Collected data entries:

===

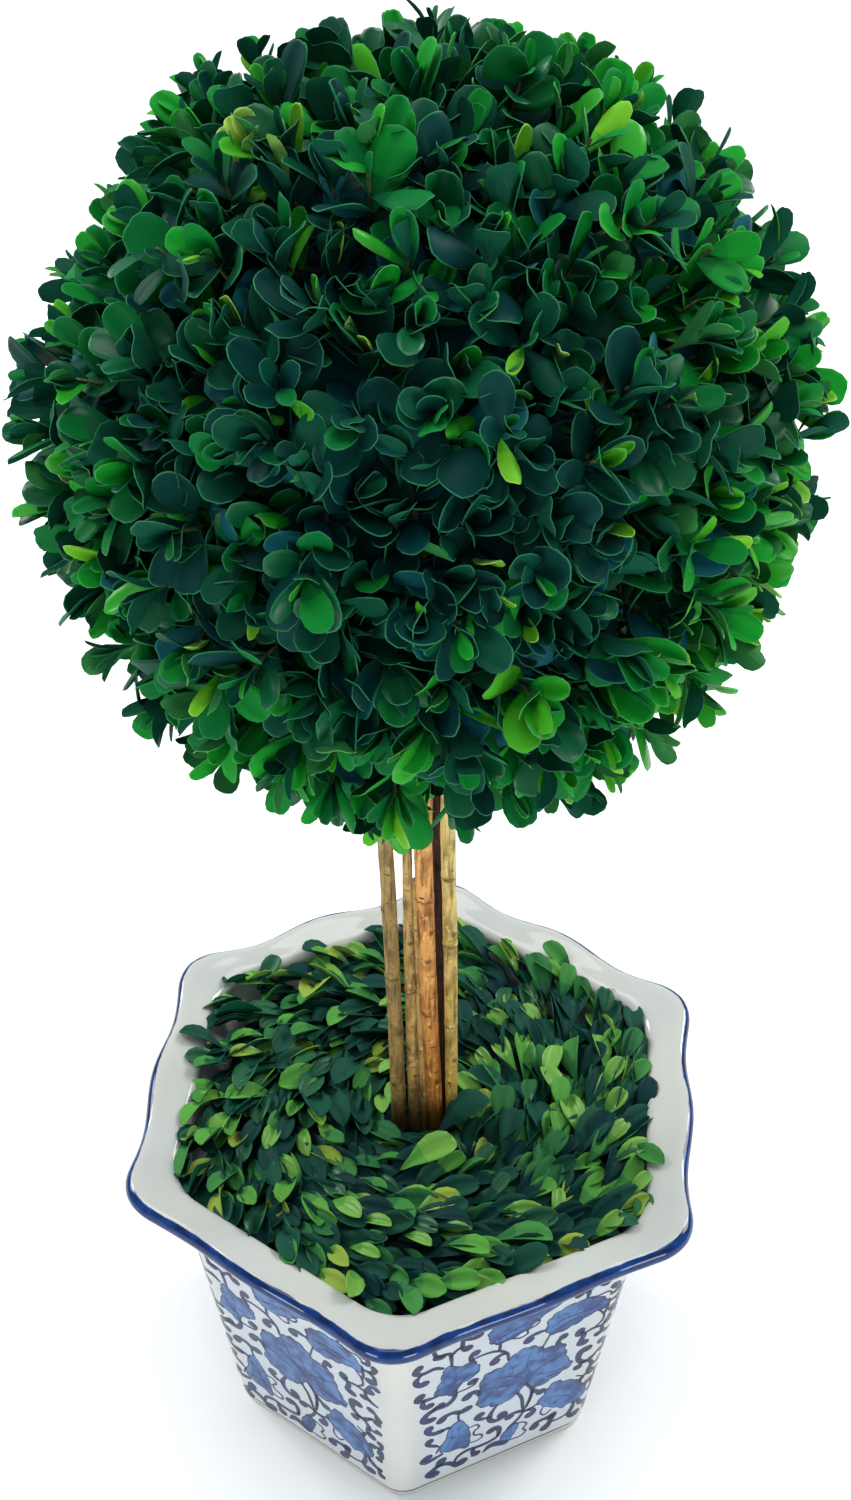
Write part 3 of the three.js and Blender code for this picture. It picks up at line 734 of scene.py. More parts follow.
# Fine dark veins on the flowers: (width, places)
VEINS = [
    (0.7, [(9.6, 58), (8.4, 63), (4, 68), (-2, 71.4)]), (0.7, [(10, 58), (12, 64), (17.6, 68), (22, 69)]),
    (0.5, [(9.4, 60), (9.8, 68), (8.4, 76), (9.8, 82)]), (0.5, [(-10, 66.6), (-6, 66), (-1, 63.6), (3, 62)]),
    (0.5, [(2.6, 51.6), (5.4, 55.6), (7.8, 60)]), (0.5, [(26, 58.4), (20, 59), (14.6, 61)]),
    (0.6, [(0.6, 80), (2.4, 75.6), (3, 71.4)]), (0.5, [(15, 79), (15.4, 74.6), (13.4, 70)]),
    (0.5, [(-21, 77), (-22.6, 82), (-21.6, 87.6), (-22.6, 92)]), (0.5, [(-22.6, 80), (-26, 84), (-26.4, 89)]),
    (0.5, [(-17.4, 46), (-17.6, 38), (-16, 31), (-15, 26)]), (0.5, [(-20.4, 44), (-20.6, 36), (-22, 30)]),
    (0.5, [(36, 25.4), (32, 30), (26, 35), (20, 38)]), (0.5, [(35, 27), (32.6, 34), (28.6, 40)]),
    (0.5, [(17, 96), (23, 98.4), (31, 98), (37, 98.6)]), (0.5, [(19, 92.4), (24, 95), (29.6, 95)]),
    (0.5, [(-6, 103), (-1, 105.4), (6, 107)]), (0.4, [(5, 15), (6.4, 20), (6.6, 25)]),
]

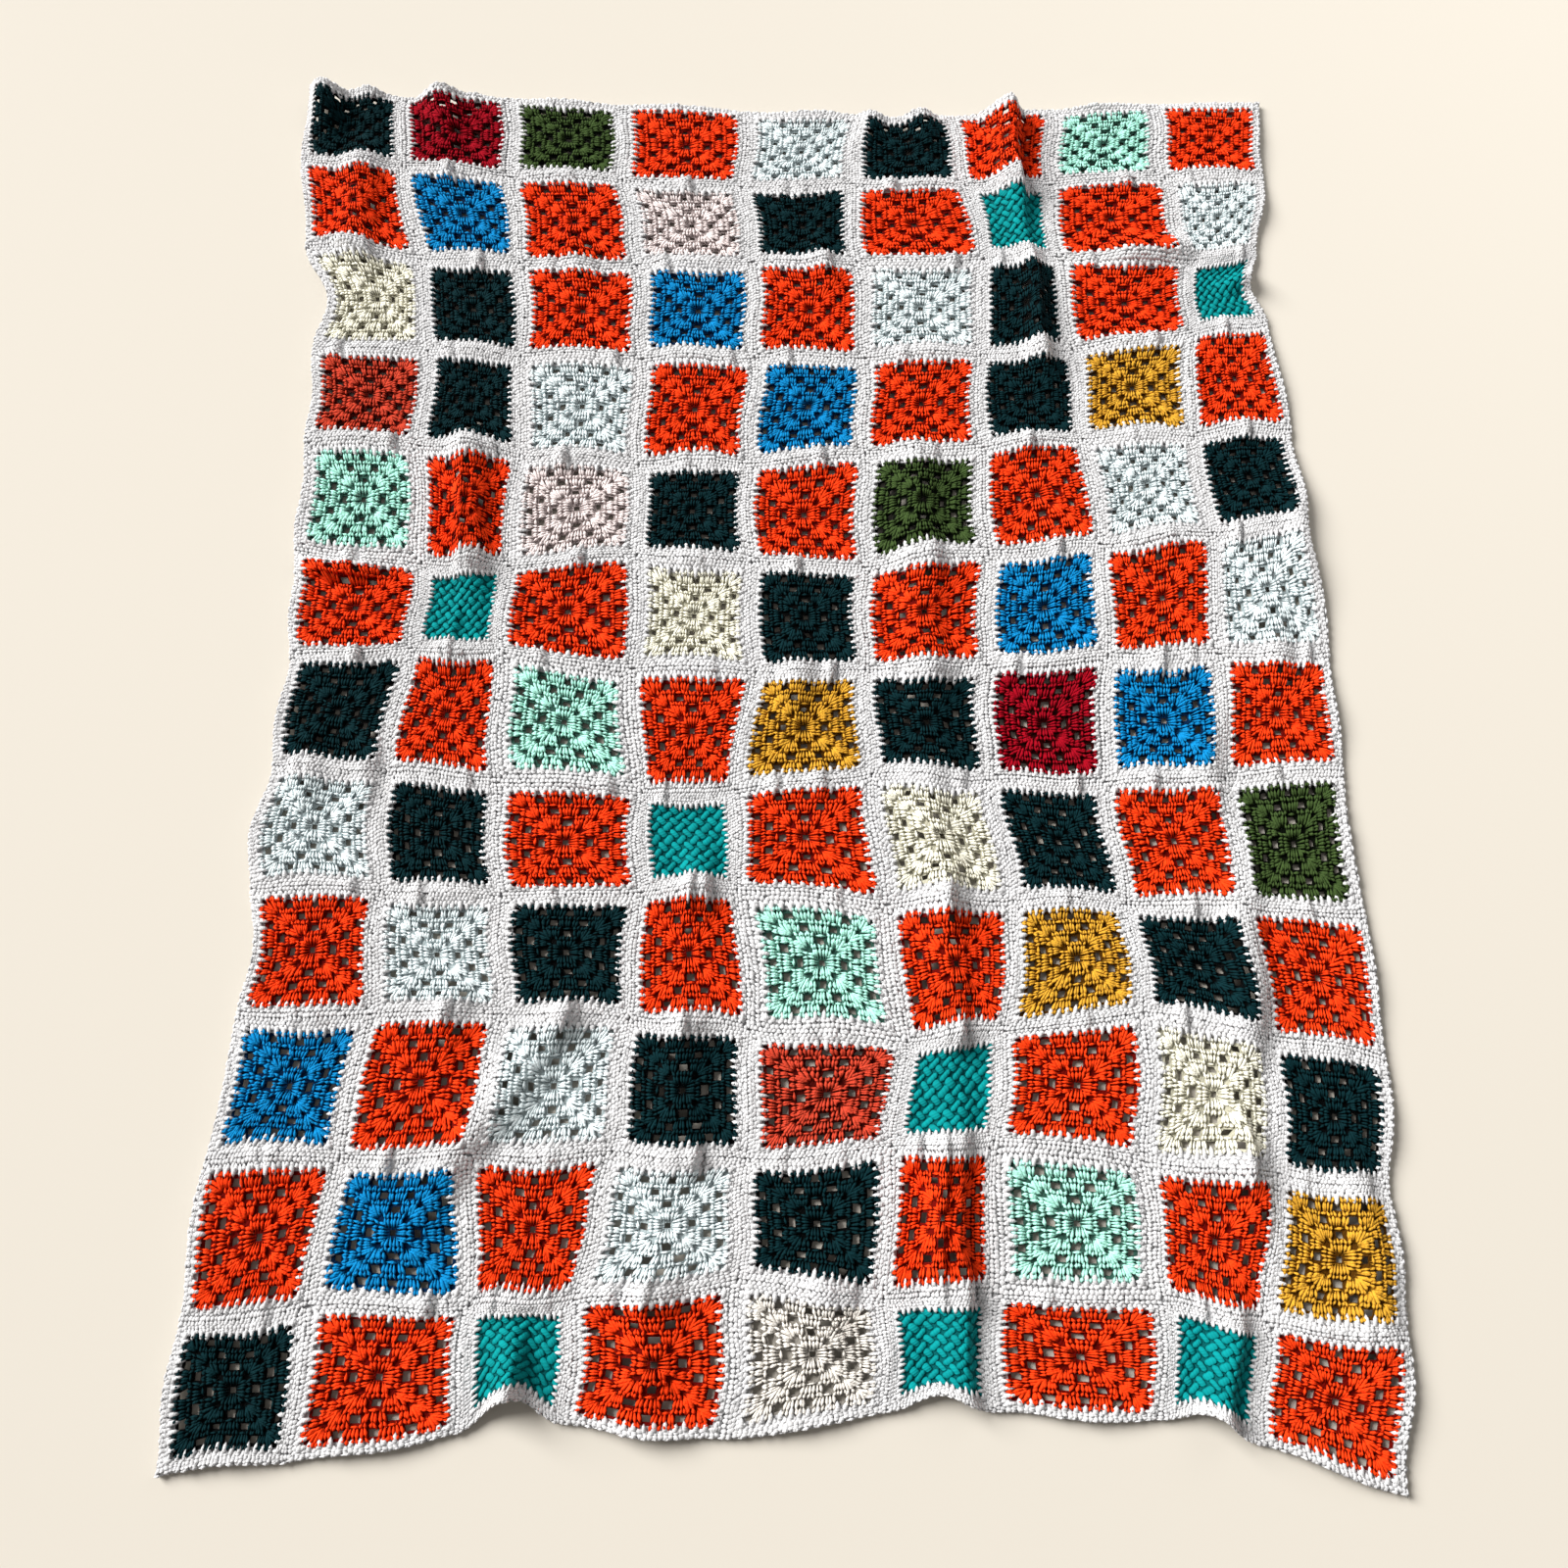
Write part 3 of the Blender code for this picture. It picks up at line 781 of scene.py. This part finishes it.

===

Every record should be given again exactly.

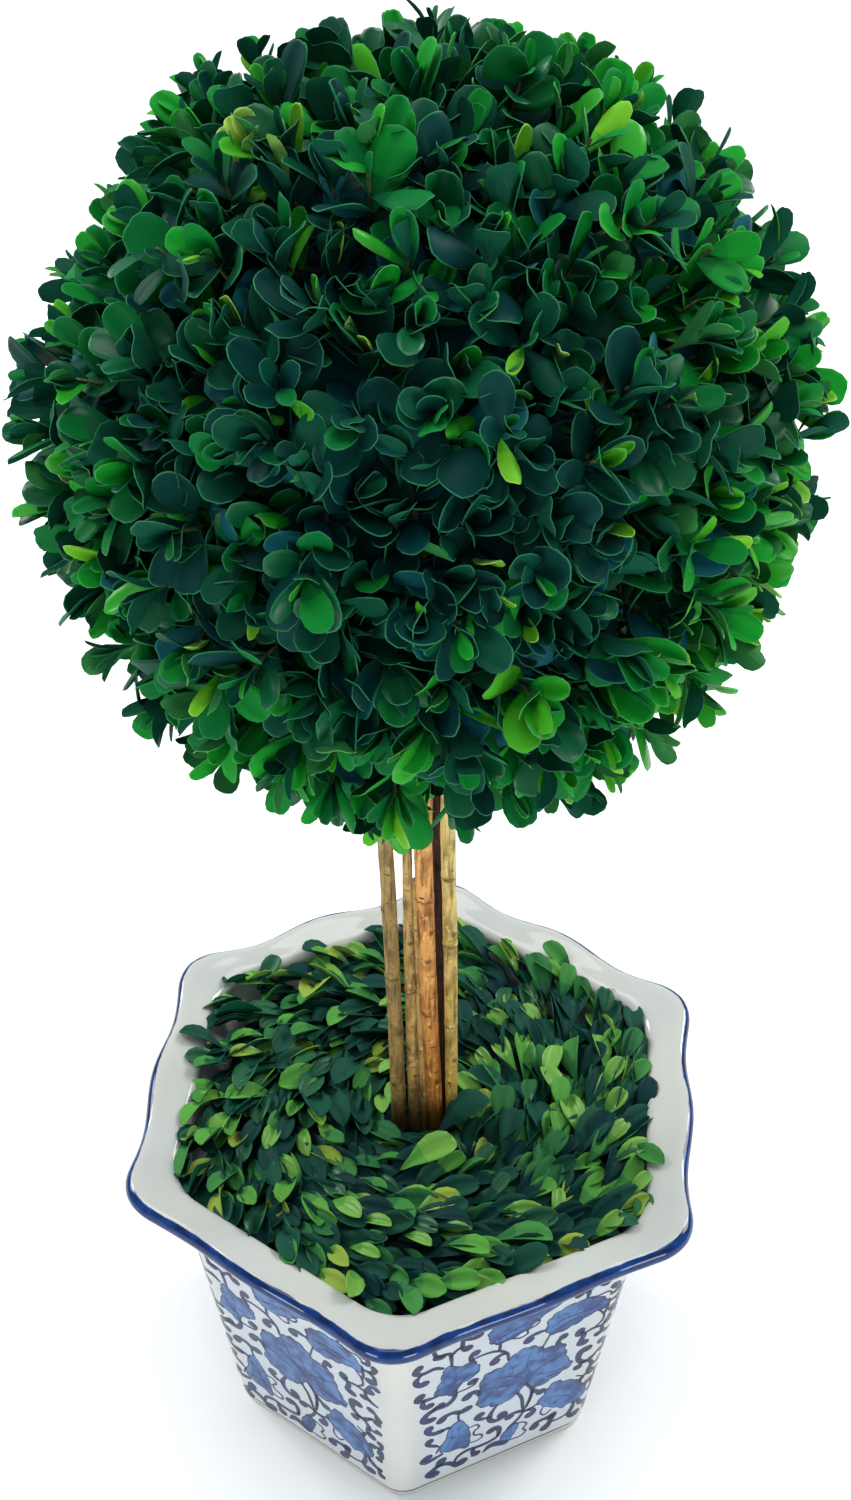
Write part 3 of the three.js and Blender code for this picture. It picks up at line 734 of scene.py. More parts follow.
# Fine dark veins on the flowers: (width, places)
VEINS = [
    (0.7, [(9.6, 58), (8.4, 63), (4, 68), (-2, 71.4)]), (0.7, [(10, 58), (12, 64), (17.6, 68), (22, 69)]),
    (0.5, [(9.4, 60), (9.8, 68), (8.4, 76), (9.8, 82)]), (0.5, [(-10, 66.6), (-6, 66), (-1, 63.6), (3, 62)]),
    (0.5, [(2.6, 51.6), (5.4, 55.6), (7.8, 60)]), (0.5, [(26, 58.4), (20, 59), (14.6, 61)]),
    (0.6, [(0.6, 80), (2.4, 75.6), (3, 71.4)]), (0.5, [(15, 79), (15.4, 74.6), (13.4, 70)]),
    (0.5, [(-21, 77), (-22.6, 82), (-21.6, 87.6), (-22.6, 92)]), (0.5, [(-22.6, 80), (-26, 84), (-26.4, 89)]),
    (0.5, [(-17.4, 46), (-17.6, 38), (-16, 31), (-15, 26)]), (0.5, [(-20.4, 44), (-20.6, 36), (-22, 30)]),
    (0.5, [(36, 25.4), (32, 30), (26, 35), (20, 38)]), (0.5, [(35, 27), (32.6, 34), (28.6, 40)]),
    (0.5, [(17, 96), (23, 98.4), (31, 98), (37, 98.6)]), (0.5, [(19, 92.4), (24, 95), (29.6, 95)]),
    (0.5, [(-6, 103), (-1, 105.4), (6, 107)]), (0.4, [(5, 15), (6.4, 20), (6.6, 25)]),
]

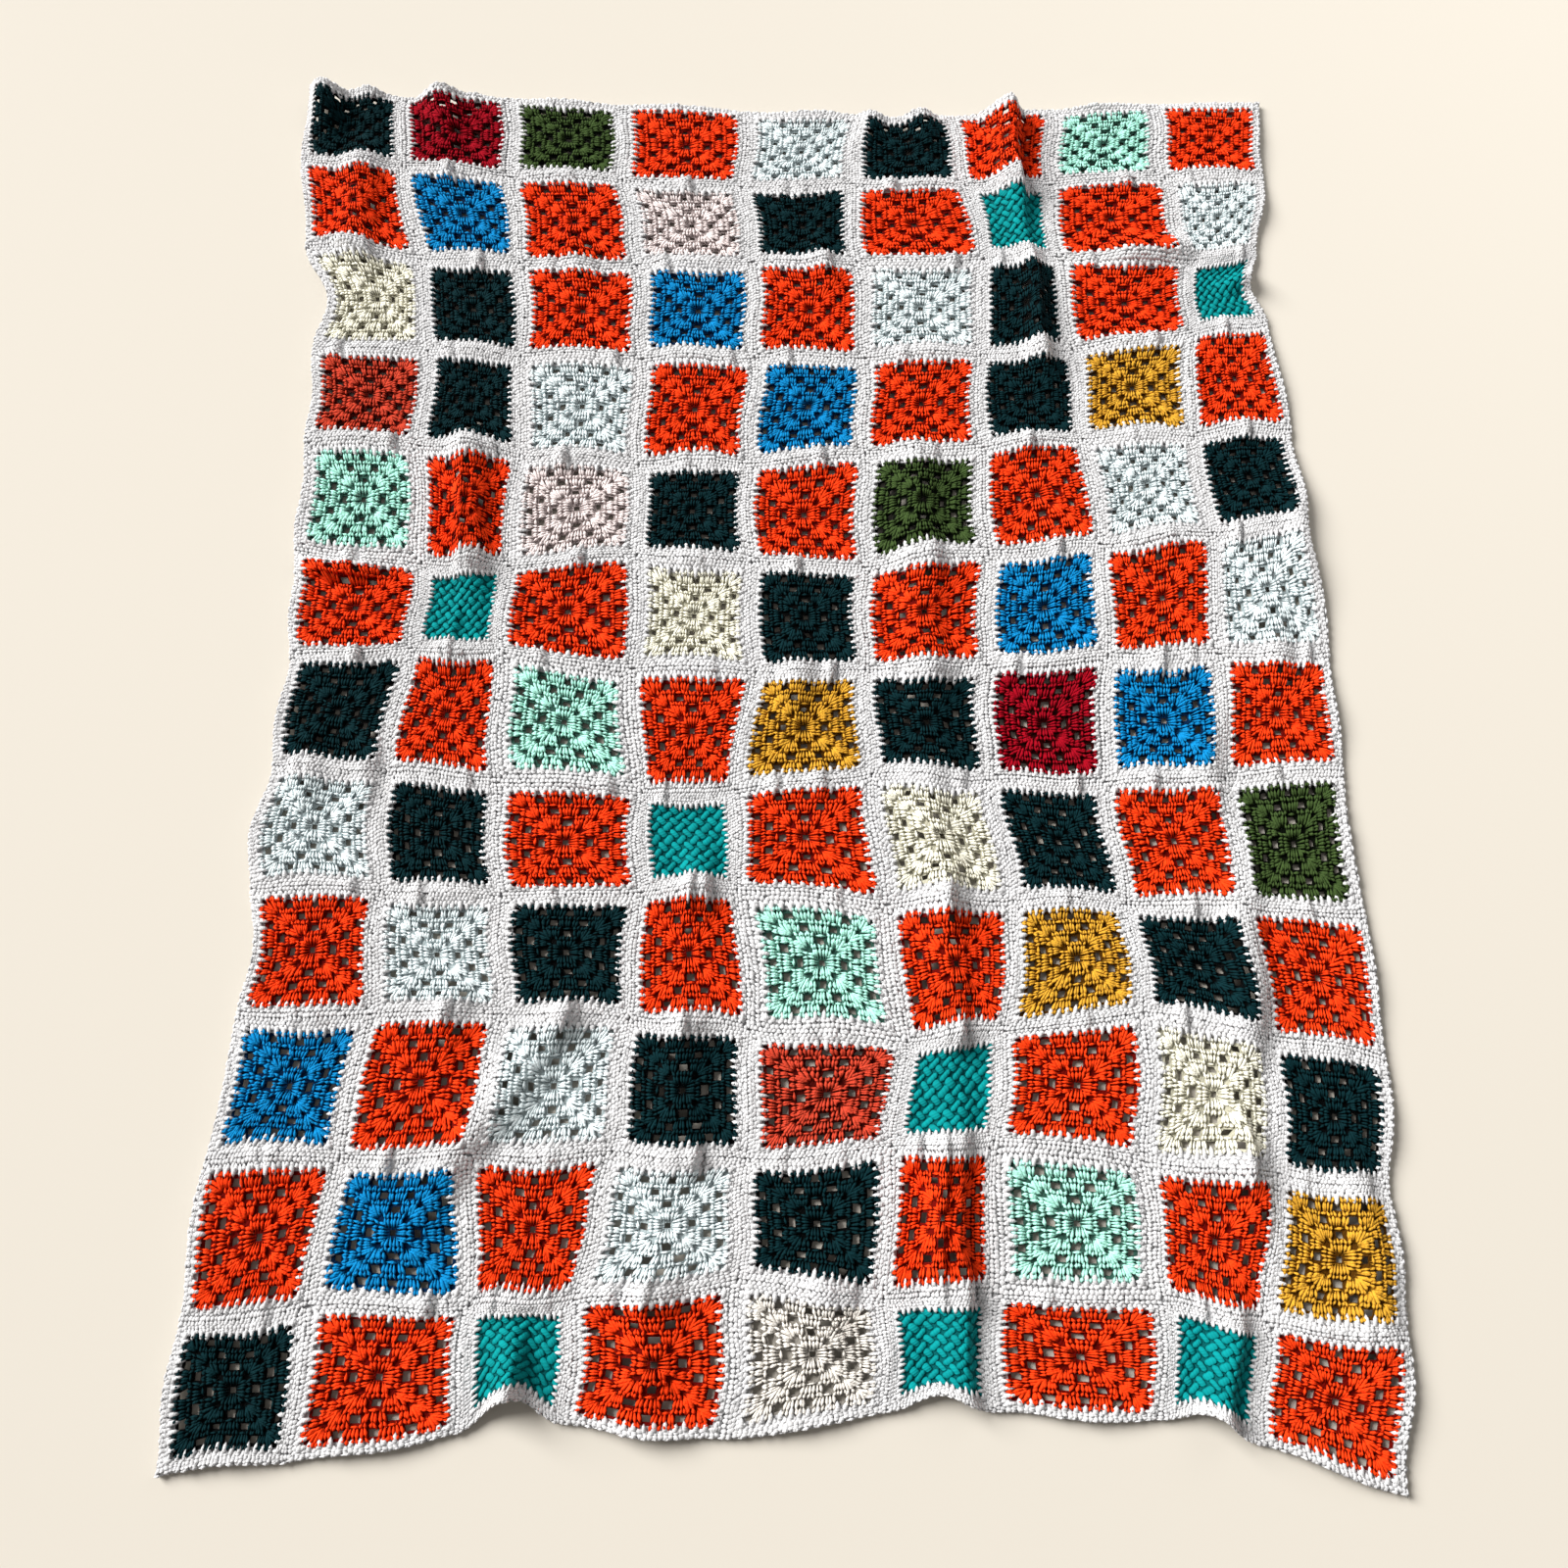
Write part 3 of the Blender code for this picture. It picks up at line 781 of scene.py. This part finishes it.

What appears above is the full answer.